Austin TV chronology
| Austin TV EP (2002) | La última noche del mundo (2003) | Asrael (2004) |

= La última noche del mundo =

La última noche del mundo (Spanish for the last night of the world) is the debut album by Mexican post-rock band Austin TV.

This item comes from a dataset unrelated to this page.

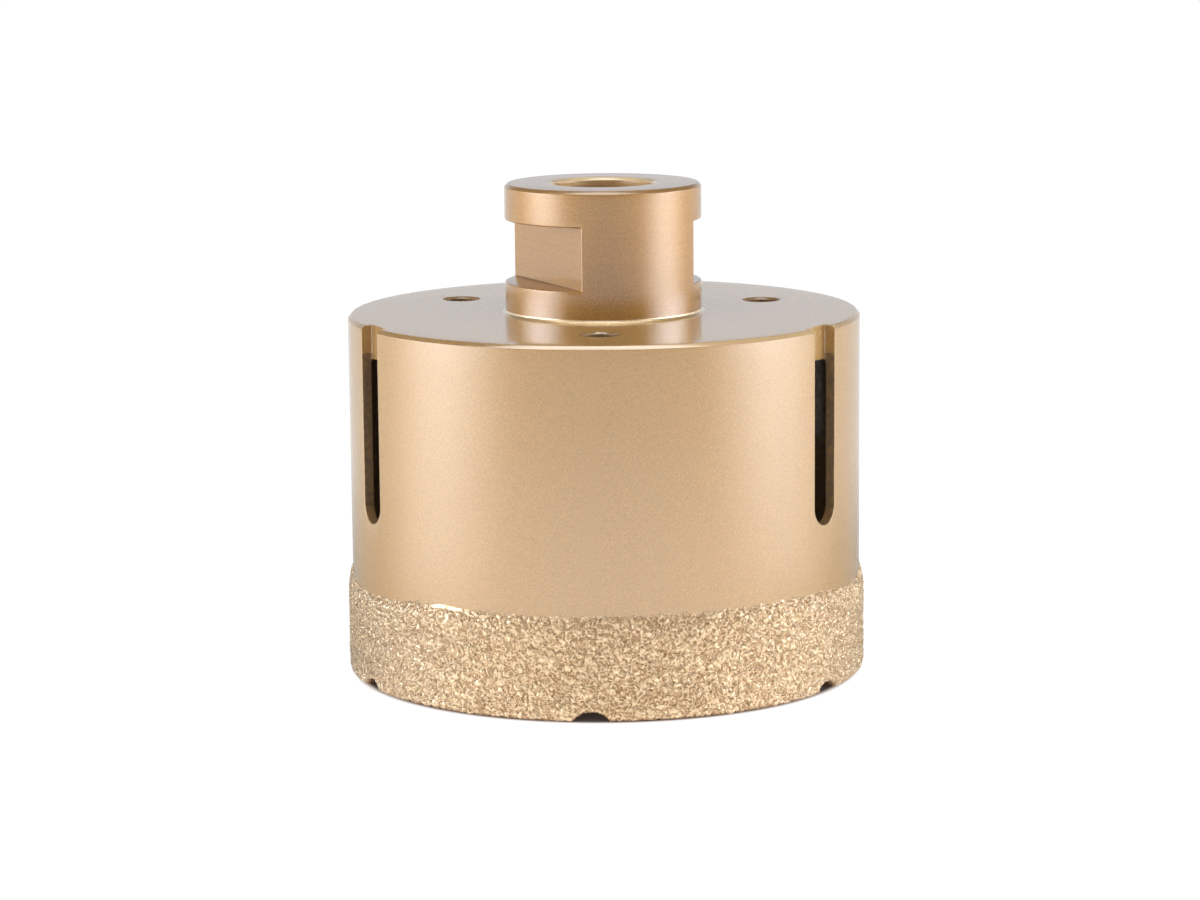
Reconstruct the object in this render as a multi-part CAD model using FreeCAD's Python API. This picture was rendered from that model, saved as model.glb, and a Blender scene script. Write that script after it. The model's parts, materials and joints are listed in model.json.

The art of the CD was made by Xnayer and the box contains a small booklet with a photo-story made by Enrique Sinaloa, telling the adventures of a little girl named Ashia. This CD was very musically and creatively influenced by Ray Bradbury specially by his book The Illustrated Man. The art and design was influenced strongly by fairy tales books and art.

==Track listing==
1. "Roy Rogers" - 3:04
2. "Ella No Me Conoce" - 4:48
3. "Rucci" - 4:41
4. "Mr. Galaxia" - 3:28
5. "Olvidé Decir Adios" - 4:52
6. "Hazme Sentir" - 5:26
7. "Ashia" - 6:42
8. "La Última Noche Del Mundo" - 10:39
9. "Bonus Track" (Unlisted) - 1:41

==Trivia==
- The song "Roy Rogers" contains dialogue excerpts from the movie "Back To The Future Part II".
- The Song "Rucci" Contains dialogue from a Mexican movie released on 1984 called "Veneno para las Hadas"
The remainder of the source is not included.